--- begin ---

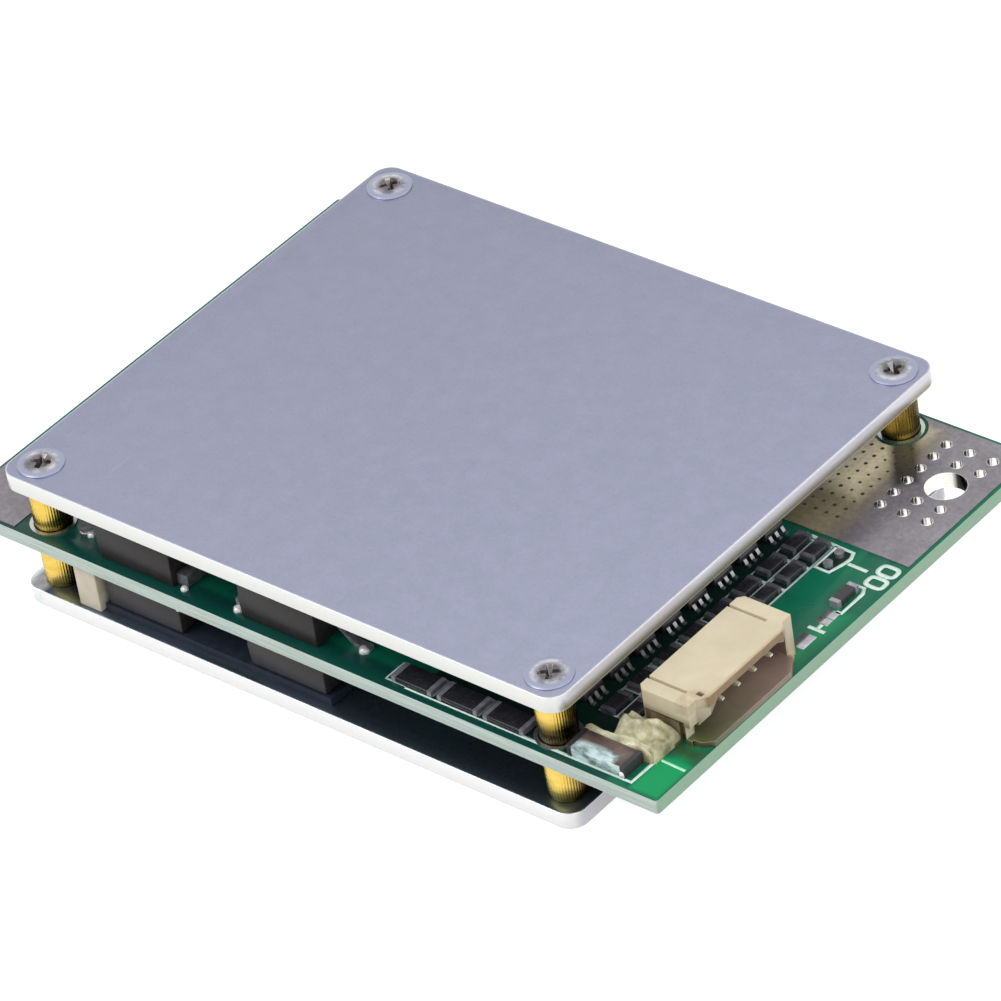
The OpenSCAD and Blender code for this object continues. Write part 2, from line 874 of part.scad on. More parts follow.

--- end ---
--- begin ---

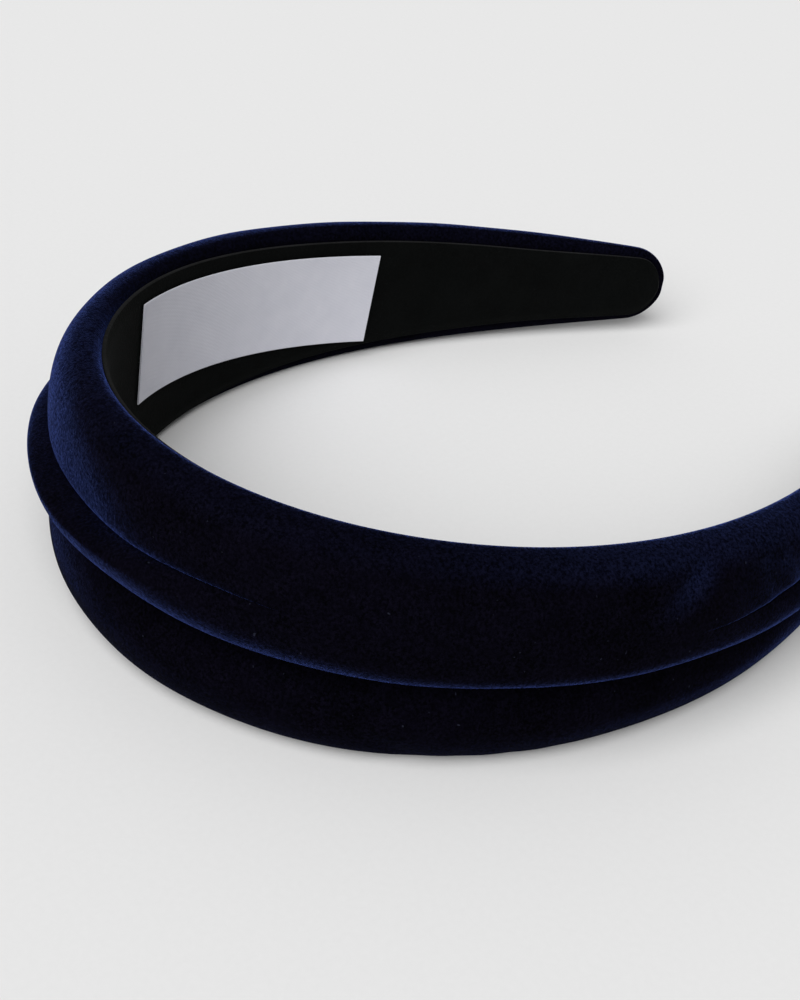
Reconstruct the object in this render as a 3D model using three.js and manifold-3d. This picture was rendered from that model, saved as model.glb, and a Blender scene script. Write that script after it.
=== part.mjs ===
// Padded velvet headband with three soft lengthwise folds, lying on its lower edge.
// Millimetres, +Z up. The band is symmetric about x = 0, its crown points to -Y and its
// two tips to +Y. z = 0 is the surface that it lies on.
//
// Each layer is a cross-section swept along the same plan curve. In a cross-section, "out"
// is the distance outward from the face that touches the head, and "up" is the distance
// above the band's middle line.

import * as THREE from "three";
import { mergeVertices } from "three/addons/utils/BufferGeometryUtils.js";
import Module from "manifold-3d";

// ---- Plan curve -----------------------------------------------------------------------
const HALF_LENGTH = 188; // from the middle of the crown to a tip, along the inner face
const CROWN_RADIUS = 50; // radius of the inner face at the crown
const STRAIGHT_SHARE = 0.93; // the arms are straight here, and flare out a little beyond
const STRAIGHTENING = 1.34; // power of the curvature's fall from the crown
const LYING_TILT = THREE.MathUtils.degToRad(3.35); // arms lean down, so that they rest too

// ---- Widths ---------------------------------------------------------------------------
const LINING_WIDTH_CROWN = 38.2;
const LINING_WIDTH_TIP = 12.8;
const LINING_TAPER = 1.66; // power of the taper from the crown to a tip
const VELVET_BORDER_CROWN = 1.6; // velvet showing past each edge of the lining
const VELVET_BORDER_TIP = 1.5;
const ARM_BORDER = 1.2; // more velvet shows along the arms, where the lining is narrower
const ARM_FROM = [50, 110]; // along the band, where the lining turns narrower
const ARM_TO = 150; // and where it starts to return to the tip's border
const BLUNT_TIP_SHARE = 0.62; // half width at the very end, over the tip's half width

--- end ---
--- begin ---

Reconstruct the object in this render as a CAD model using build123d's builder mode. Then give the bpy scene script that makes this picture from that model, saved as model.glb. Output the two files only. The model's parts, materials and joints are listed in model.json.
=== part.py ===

--- end ---

- Directions
Pick out each line above that includes "scene" and show it.

- Response for this exercise
Reconstruct the object in this render as a 3D model using three.js and manifold-3d. This picture was rendered from that model, saved as model.glb, and a Blender scene script. Write that script after it.
Reconstruct the object in this render as a CAD model using build123d's builder mode. Then give the bpy scene script that makes this picture from that model, saved as model.glb. Output the two files only. The model's parts, materials and joints are listed in model.json.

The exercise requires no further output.